▶ _YOUR INSTRUCTIONS_:
Copy each line of the listing below exactly.

○ ○ ○ ○ ○ ○ ○

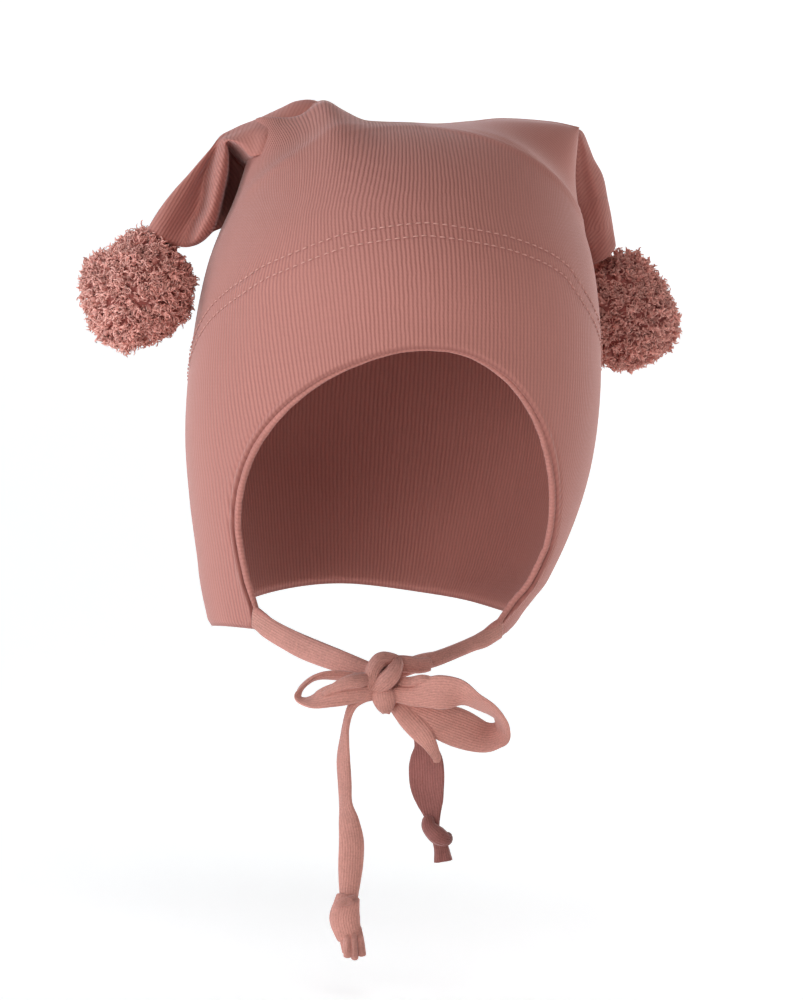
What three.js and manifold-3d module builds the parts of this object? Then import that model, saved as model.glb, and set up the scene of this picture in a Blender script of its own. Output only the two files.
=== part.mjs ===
// A baby's cotton bonnet in its worn form: a ribbed jersey crown that ends in two drooping
// hollow horns with a yarn pompom on each, a bound face opening, and two flat ties that meet
// in a bow under the chin. Millimetres, +Z up, the face towards -Y. Right and left are the
// wearer's, so right is -X. The origin is the inside top of the crown, where the head bears.

import * as THREE from 'three';
import { mergeVertices } from 'three/addons/utils/BufferGeometryUtils.js';
import Module from 'manifold-3d';

const wasm = await Module();
wasm.setup();

// ---- Driving dimensions ----

const CLOTH = 1.8; // thickness of the jersey wall
const GAP = 0.3; // clearance between neighbouring pieces
const SLIVER = 0.02; // edges shorter than this after a cut are merged
const NUDGE = 0.01; // share of a path to look ahead and back for its direction

// The crown is a stack of rounded sections up to the shoulder, and a dome above it that
// closes along a seam from side to side.
const SHOULDER_Z = -62;
const DOME_HEIGHT = -SHOULDER_Z;
const DOME_ARC = 100; // length of cloth from the shoulder up to the seam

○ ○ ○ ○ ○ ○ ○

▶ _COMPLETED EXERCISE_:
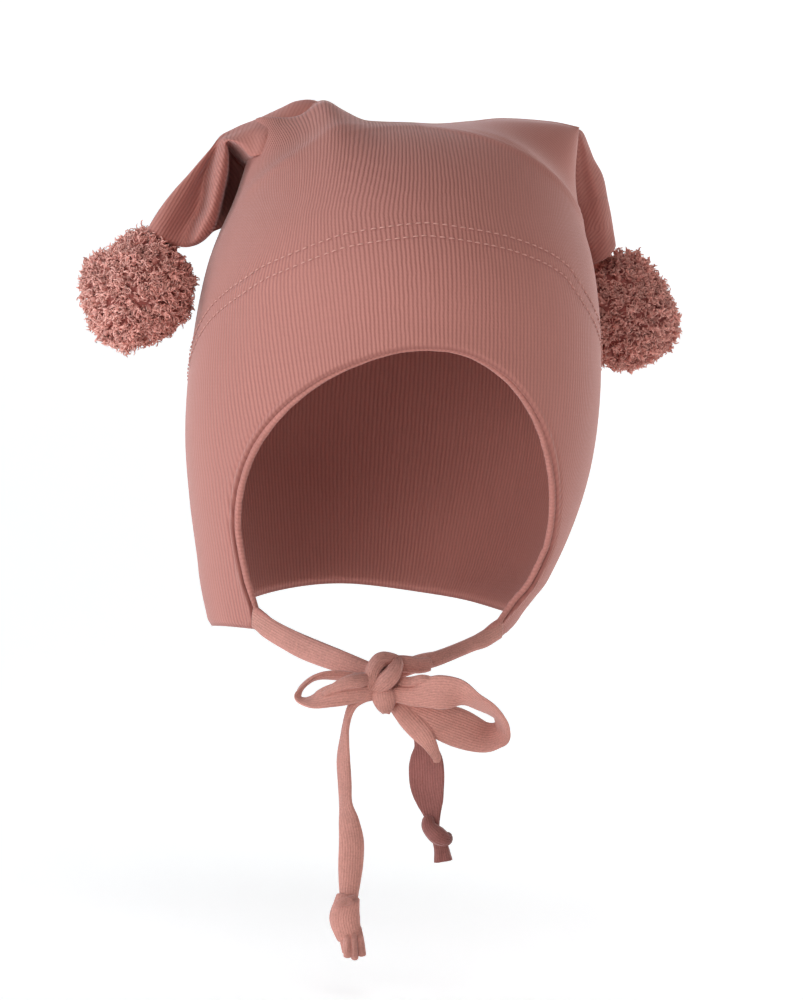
What three.js and manifold-3d module builds the parts of this object? Then import that model, saved as model.glb, and set up the scene of this picture in a Blender script of its own. Output only the two files.
=== part.mjs ===
// A baby's cotton bonnet in its worn form: a ribbed jersey crown that ends in two drooping
// hollow horns with a yarn pompom on each, a bound face opening, and two flat ties that meet
// in a bow under the chin. Millimetres, +Z up, the face towards -Y. Right and left are the
// wearer's, so right is -X. The origin is the inside top of the crown, where the head bears.

import * as THREE from 'three';
import { mergeVertices } from 'three/addons/utils/BufferGeometryUtils.js';
import Module from 'manifold-3d';

const wasm = await Module();
wasm.setup();

// ---- Driving dimensions ----

const CLOTH = 1.8; // thickness of the jersey wall
const GAP = 0.3; // clearance between neighbouring pieces
const SLIVER = 0.02; // edges shorter than this after a cut are merged
const NUDGE = 0.01; // share of a path to look ahead and back for its direction

// The crown is a stack of rounded sections up to the shoulder, and a dome above it that
// closes along a seam from side to side.
const SHOULDER_Z = -62;
const DOME_HEIGHT = -SHOULDER_Z;
const DOME_ARC = 100; // length of cloth from the shoulder up to the seam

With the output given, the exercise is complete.